● WHAT YOU NEED TO DO:
For this exercise, write out exactly, and only, the lines running from the line that contains "Keep writing the build123d" through the line that contains "rows by columns.".

● INFORMATION SHOWN:
▽

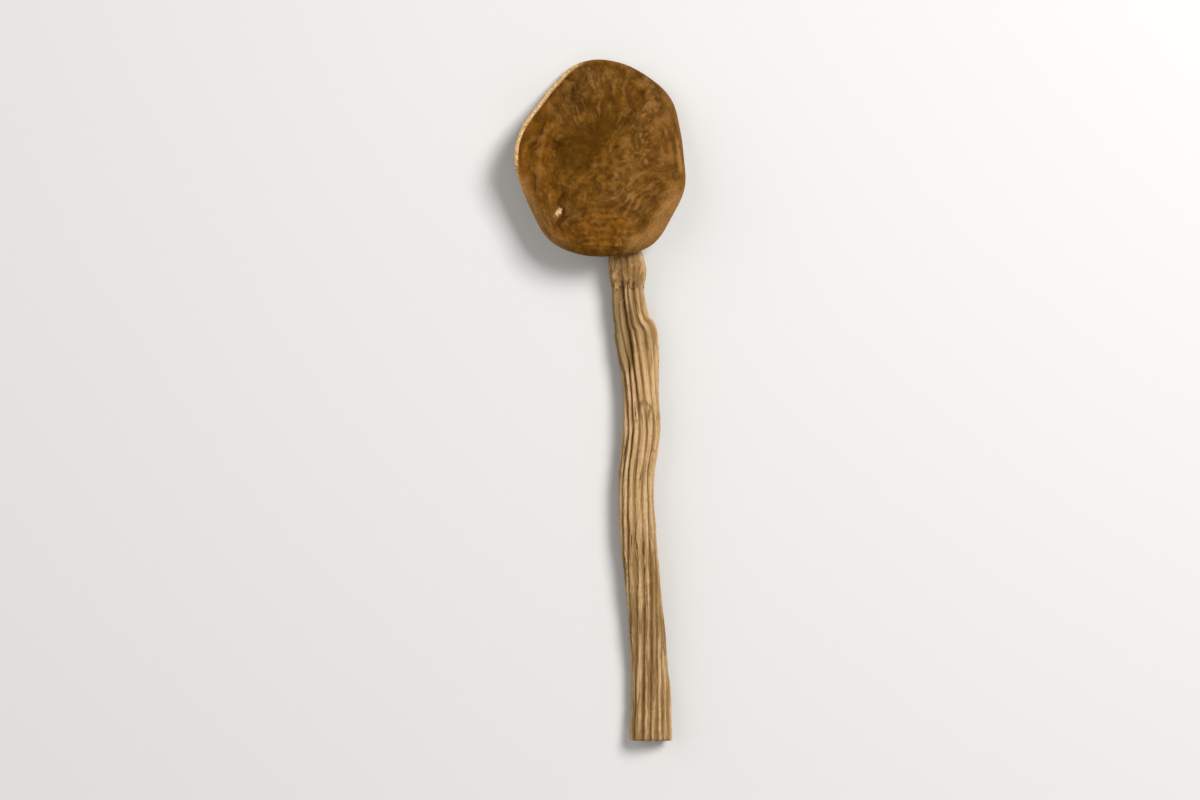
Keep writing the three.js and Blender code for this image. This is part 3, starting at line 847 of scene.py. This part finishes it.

△
▽

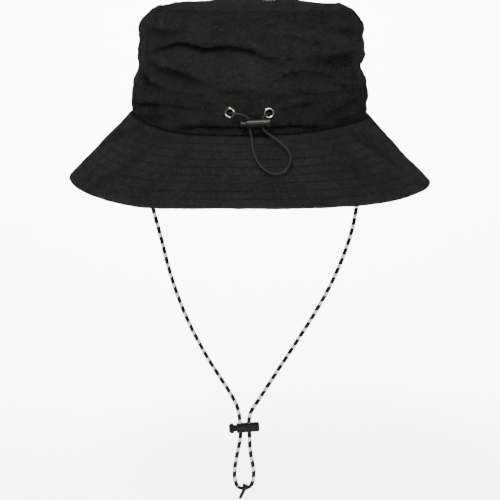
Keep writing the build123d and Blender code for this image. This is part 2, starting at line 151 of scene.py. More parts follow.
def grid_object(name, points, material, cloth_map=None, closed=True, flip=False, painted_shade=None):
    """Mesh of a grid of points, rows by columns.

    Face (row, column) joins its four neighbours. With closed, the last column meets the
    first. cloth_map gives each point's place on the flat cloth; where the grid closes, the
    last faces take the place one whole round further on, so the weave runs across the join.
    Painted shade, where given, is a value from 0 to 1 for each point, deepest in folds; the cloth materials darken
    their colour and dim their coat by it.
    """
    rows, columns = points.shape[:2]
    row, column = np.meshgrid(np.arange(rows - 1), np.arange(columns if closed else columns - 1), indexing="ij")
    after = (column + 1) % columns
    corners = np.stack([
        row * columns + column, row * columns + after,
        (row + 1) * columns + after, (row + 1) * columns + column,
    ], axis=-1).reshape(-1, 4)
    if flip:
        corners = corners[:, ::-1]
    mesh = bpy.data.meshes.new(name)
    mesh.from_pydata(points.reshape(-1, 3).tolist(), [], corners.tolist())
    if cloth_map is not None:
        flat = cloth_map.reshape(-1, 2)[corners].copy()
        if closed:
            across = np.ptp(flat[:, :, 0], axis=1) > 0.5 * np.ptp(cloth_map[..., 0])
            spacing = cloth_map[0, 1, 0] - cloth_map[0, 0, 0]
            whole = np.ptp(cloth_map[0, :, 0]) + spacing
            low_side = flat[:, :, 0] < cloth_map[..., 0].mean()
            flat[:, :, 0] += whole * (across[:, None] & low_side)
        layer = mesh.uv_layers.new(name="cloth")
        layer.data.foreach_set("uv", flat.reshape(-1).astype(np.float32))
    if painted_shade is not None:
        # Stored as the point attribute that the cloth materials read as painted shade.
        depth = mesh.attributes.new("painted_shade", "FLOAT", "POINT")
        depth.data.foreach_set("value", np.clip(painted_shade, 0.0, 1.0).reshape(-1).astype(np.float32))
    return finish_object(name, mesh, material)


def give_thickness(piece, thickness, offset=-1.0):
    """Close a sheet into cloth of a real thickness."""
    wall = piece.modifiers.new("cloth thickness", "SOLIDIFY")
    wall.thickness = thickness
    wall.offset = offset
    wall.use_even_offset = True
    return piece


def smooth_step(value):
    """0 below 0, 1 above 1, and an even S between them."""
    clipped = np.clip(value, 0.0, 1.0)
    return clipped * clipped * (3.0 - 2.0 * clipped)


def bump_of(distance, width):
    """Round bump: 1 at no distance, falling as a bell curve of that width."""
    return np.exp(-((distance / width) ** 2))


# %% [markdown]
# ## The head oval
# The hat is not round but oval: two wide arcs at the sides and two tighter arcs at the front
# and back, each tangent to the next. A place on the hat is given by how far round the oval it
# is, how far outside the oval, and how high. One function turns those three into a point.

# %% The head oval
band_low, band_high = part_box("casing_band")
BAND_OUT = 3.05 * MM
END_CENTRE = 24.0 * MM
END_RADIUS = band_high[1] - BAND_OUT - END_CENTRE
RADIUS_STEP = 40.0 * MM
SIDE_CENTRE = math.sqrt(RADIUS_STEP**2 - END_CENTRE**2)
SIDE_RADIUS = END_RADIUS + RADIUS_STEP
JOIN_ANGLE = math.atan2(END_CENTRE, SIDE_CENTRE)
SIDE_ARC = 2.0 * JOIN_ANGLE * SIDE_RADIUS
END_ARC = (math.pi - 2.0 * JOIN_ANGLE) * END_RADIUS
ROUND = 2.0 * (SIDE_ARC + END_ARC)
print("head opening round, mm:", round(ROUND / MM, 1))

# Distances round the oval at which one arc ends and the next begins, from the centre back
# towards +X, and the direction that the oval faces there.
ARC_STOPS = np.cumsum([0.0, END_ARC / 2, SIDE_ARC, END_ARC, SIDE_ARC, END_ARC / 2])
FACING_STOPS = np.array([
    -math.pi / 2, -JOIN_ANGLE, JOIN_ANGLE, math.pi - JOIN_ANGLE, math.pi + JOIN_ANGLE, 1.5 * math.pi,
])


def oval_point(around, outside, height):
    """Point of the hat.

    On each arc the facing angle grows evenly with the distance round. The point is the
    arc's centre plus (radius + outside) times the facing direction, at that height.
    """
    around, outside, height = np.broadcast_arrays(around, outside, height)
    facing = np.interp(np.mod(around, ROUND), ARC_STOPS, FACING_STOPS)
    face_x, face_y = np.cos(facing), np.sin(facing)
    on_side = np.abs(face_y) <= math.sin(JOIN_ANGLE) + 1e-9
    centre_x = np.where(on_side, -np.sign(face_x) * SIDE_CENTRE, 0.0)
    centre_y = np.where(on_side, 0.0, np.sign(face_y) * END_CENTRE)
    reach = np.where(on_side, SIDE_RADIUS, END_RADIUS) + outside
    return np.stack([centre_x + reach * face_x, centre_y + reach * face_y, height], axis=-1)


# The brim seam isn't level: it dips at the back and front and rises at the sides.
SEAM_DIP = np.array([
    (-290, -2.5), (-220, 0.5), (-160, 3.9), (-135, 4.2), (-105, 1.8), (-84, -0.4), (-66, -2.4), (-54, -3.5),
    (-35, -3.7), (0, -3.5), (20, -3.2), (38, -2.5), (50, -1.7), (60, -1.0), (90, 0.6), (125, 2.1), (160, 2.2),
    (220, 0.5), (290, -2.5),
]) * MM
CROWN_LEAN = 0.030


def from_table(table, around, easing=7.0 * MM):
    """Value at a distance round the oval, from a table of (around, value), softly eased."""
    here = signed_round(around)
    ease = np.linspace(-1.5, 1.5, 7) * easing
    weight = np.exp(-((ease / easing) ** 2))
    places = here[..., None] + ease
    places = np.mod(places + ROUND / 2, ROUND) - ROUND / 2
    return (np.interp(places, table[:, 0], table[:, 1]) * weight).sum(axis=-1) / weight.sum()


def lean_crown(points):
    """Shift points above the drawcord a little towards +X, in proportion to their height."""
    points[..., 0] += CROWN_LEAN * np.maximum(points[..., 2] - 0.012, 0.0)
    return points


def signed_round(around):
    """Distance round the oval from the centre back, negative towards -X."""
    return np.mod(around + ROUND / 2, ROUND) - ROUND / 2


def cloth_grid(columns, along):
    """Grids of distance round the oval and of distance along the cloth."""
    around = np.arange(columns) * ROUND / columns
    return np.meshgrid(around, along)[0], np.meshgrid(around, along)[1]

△

● FINISHED EXERCISE:
Keep writing the build123d and Blender code for this image. This is part 2, starting at line 151 of scene.py. More parts follow.
def grid_object(name, points, material, cloth_map=None, closed=True, flip=False, painted_shade=None):
    """Mesh of a grid of points, rows by columns.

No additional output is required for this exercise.